Is Artipelag worth visiting without a specific interest in contemporary art?

Yes, for the architecture and the setting alone. The building’s relationship to the granite and pine landscape is unusual and well done; the restaurant is excellent regardless of the exhibition. Visitors who find contemporary art unrewarding but appreciate good architecture and food will still have a good half-day.

What are the opening hours at Artipelag?

Opening hours vary by season and current exhibition. Typically Tuesday–Sunday, approximately 10:00–17:00, with extended hours during major shows. Monday closure is common. Check artipelag.se before visiting.

Does the SL pass cover the Artipelag bus?

Yes — bus 474 and 479 from Slussen are within the SL network and covered by standard SL transit passes. The Strömma summer boat service is a separate commercial offering not covered by SL.

Is Artipelag good for children?

Moderately — contemporary art is not consistently engaging for young children, and the museum’s model of large temporary exhibitions can produce shows that are less accessible to younger visitors. The outdoor paths, the café, and the water views work for all ages. Families with children who have some interest in art or who simply enjoy the outdoor setting will find a half-day worthwhile; families where the children have no art interest will find Djurgården or Fjäderholmarna more satisfying.
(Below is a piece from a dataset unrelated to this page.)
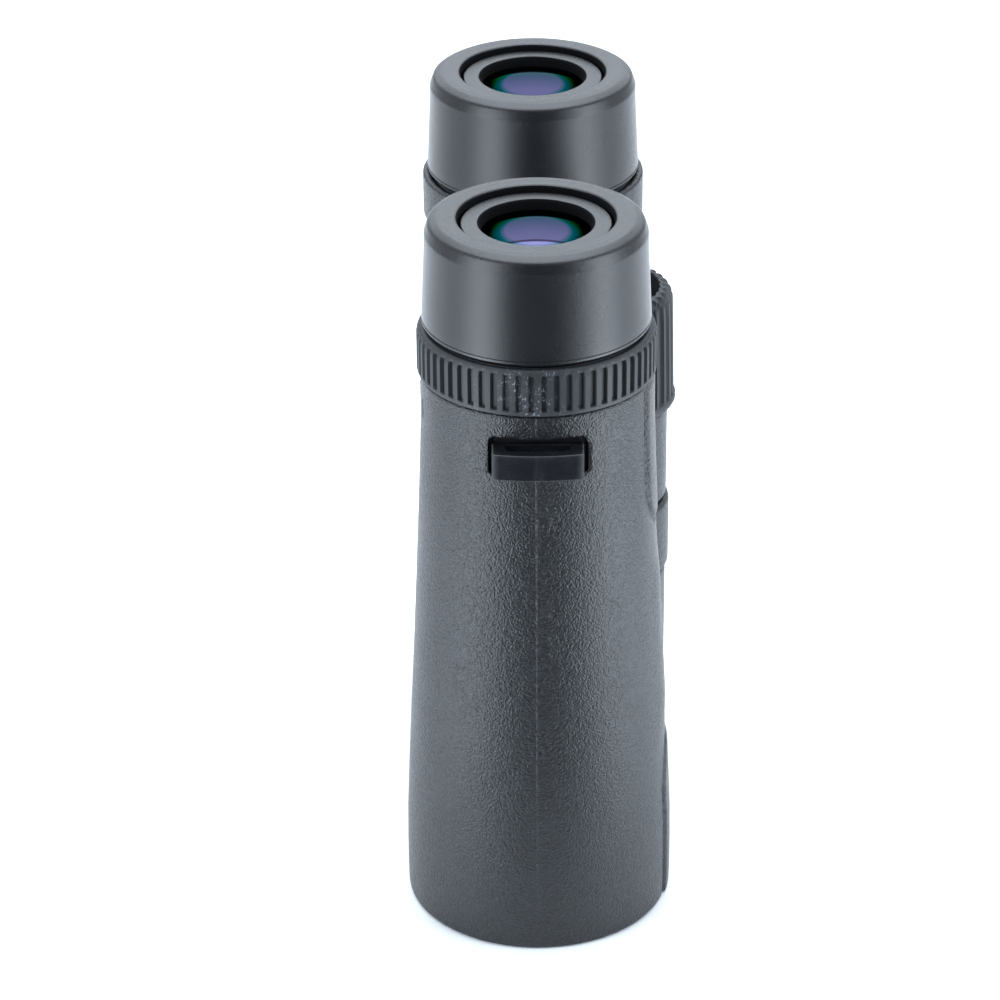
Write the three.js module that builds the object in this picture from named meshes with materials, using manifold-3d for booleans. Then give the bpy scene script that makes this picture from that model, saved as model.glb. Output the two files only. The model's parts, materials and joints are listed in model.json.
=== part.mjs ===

How does Artipelag compare to Moderna Museet in Stockholm?

Moderna Museet on Skeppsholmen has a permanent collection of 20th-century art (Picasso, Dali, Matisse, Warhol, Swedish modernism) and is a national institution. Artipelag has no permanent collection but puts its entire building at the service of temporary shows, which allows a different scale of installation. Both are worth visiting on a longer Stockholm trip; Moderna Museet has more guaranteed content on any given day while Artipelag offers a more integrated landscape-and-culture experience. See the Djurgården guide for Moderna Museet context.

Is there parking at Artipelag?

Yes — there is a car park at the museum. Arriving by car reduces the bus dependency but misses the boat option. The bus is the environmentally preferred approach and perfectly practical.